--- start Provided data ---

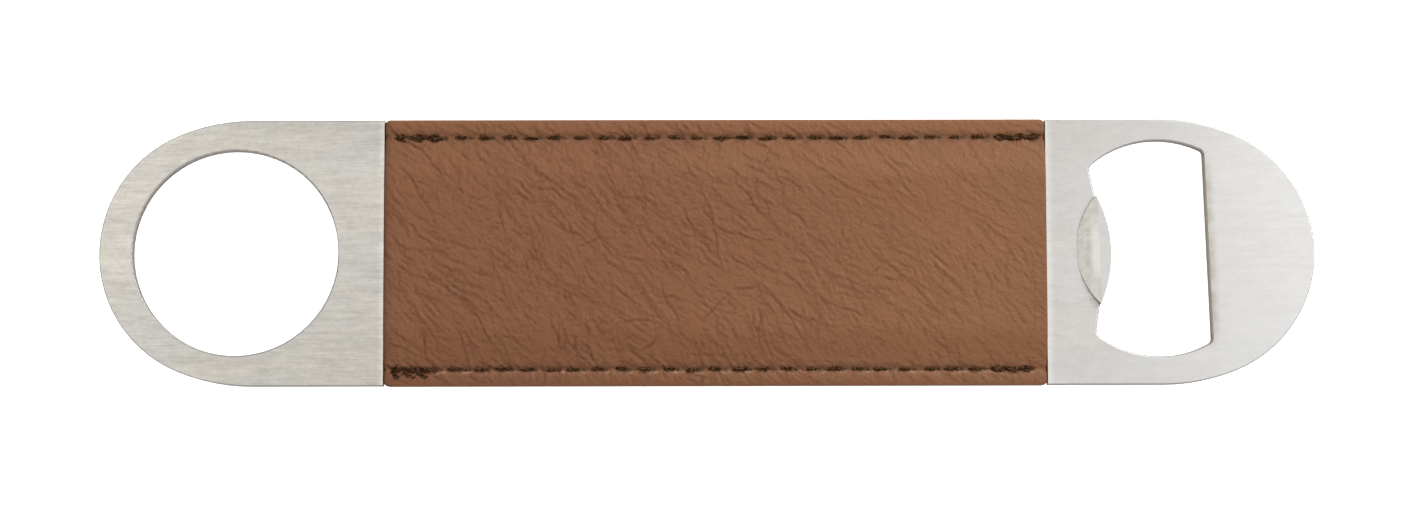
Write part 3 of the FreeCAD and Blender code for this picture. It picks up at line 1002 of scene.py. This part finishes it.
WORLD_STRENGTH = 0.93
WORLD_LOW_TO_HIGH = (0.25, 0.85, 0.42, 1.0)  # share of the light from low down and from overhead
WORLD_BY_X = (                               # heading along X, then the colour of the light
    (-1.0, 1.15, 1.13, 1.06),
    (-0.32, 1.55, 1.51, 1.42),
    (-0.20, 1.30, 1.27, 1.19),
    (-0.11, 0.92, 0.90, 0.86),
    (0.06, 0.86, 0.85, 0.84),
    (0.16, 1.06, 1.06, 1.06),
    (0.28, 1.18, 1.19, 1.20),
    (1.0, 1.05, 1.05, 1.05),
)

FLOOR_HALF = 3.0
FLOOR_DROP = 0.00002                         # keeps it clear of the back of the sleeve
FLOOR_ALBEDO = 0.93
FLOOR_GLOW = 0.75
KEY_PLACE = (0.52, 0.55, 0.52)
KEY_SIZE = 0.4
KEY_POWER = 7.2
SENSOR_MM = 36.0
LENS_MM = 75.2
CAMERA_PLACE = (-0.0032, -0.039, 0.433)
CAMERA_AIM = (-0.00013, -0.00204, 0.003)
CAMERA_RIGHT = (1.0, -0.0019, 0.0)           # a touch turned from +X


def make_floor():
    """Plain white sweep under the object."""
    mesh = bpy.data.meshes.new("floor")
    corners = [(FLOOR_HALF * x, FLOOR_HALF * y, 0) for x, y in ((-1, -1), (1, -1), (1, 1), (-1, 1))]
    mesh.from_pydata(corners, [], [(0, 1, 2, 3)])
    floor = bpy.data.objects.new("floor", mesh)
    floor.location.z = -FLOOR_DROP
    bpy.context.scene.collection.objects.link(floor)
    g = Graph("white_floor")
    g.shade(base_color=rgb(FLOOR_ALBEDO, FLOOR_ALBEDO, FLOOR_ALBEDO), roughness=0.9,
            emission_color=rgb(1.0, 1.0, 1.0), emission_strength=FLOOR_GLOW)
    g.shine(0.0)
    mesh.materials.append(g.material)


def make_softbox():
    """One square light, to the right and away from the viewer, aimed at the object."""
    light = bpy.data.lights.new("key", "AREA")
    light.shape = "RECTANGLE"
    light.size = light.size_y = KEY_SIZE
    light.energy = KEY_POWER
    lamp = bpy.data.objects.new("key", light)
    lamp.location = KEY_PLACE
    lamp.rotation_euler = (-Vector(KEY_PLACE)).to_track_quat("-Z", "Y").to_euler()
    bpy.context.scene.collection.objects.link(lamp)


def make_world():
    """White surround: bright overhead, dimmer low down, brightest a little to the -X side."""
    world = bpy.data.worlds.new("studio")
    world.use_nodes = True
    tree = world.node_tree
    background = tree.nodes["Background"]
    place = tree.nodes.new("ShaderNodeTexCoord")
    axes = tree.nodes.new("ShaderNodeSeparateXYZ")
    tree.links.new(place.outputs["Generated"], axes.inputs[0])
    height = tree.nodes.new("ShaderNodeMapRange")
    height.interpolation_type = "SMOOTHSTEP"
    tree.links.new(axes.outputs["Z"], height.inputs["Value"])
    for name, value in zip(RANGE_SOCKETS, WORLD_LOW_TO_HIGH):
        height.inputs[name].default_value = value
    shift = tree.nodes.new("ShaderNodeMath")
    shift.operation = "MULTIPLY_ADD"
    shift.inputs[1].default_value = 0.5
    shift.inputs[2].default_value = 0.5
    tree.links.new(axes.outputs["X"], shift.inputs[0])
    ramp = tree.nodes.new("ShaderNodeValToRGB")
    tree.links.new(shift.outputs[0], ramp.inputs["Fac"])
    ramp.color_ramp.elements[0].position = 0.0
    ramp.color_ramp.elements[1].position = 1.0
    for _ in WORLD_BY_X[1:-1]:
        ramp.color_ramp.elements.new(0.5)
    for element, (x, red, green, blue) in zip(ramp.color_ramp.elements, WORLD_BY_X):
        element.position = 0.5 + 0.5 * x
        element.color = rgb(red, green, blue)
    tree.links.new(ramp.outputs["Color"], background.inputs["Color"])
    strength = tree.nodes.new("ShaderNodeMath")
    strength.operation = "MULTIPLY"
    strength.inputs[1].default_value = WORLD_STRENGTH
    tree.links.new(height.outputs["Result"], strength.inputs[0])
    tree.links.new(strength.outputs[0], background.inputs["Strength"])
    bpy.context.scene.world = world


def make_camera():
    """Almost straight above, a little towards the near long side."""
    data = bpy.data.cameras.new("camera")
    data.sensor_width = SENSOR_MM
    data.lens = LENS_MM
    camera = bpy.data.objects.new("camera", data)
    camera.location = CAMERA_PLACE
    back = (Vector(CAMERA_PLACE) - Vector(CAMERA_AIM)).normalized()
    right = Vector(CAMERA_RIGHT).cross(back).cross(back).normalized() * -1
    up = back.cross(right)
    camera.rotation_euler = Matrix((right, up, back)).transposed().to_euler()
    bpy.context.scene.collection.objects.link(camera)
    bpy.context.scene.camera = camera


make_floor()
make_world()
make_softbox()
make_camera()
bpy.context.scene.view_settings.view_transform = "Standard"
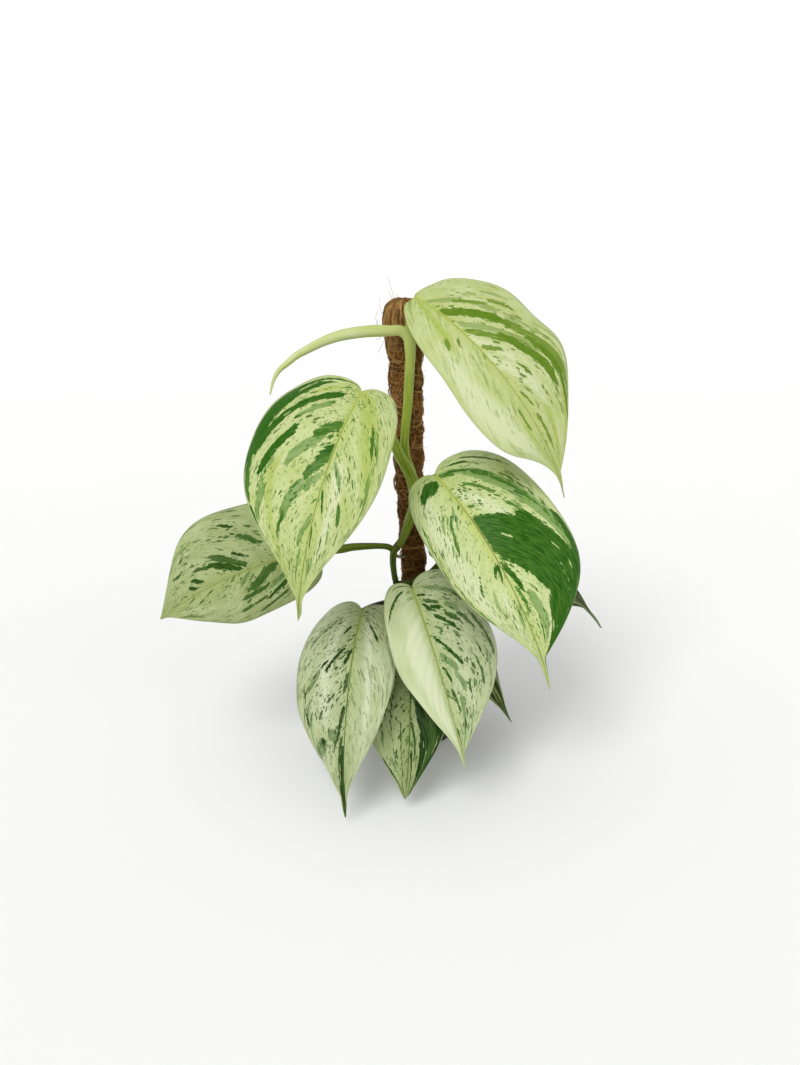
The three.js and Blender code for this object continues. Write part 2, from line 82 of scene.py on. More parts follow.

--- end Provided data ---

[Challenge]
Check each line of the records for the word "scene" and extract those that contain it.

[The response]
Write part 3 of the FreeCAD and Blender code for this picture. It picks up at line 1002 of scene.py. This part finishes it.
    bpy.context.scene.collection.objects.link(floor)
    bpy.context.scene.collection.objects.link(lamp)
    bpy.context.scene.world = world
    bpy.context.scene.collection.objects.link(camera)
    bpy.context.scene.camera = camera
bpy.context.scene.view_settings.view_transform = "Standard"
The three.js and Blender code for this object continues. Write part 2, from line 82 of scene.py on. More parts follow.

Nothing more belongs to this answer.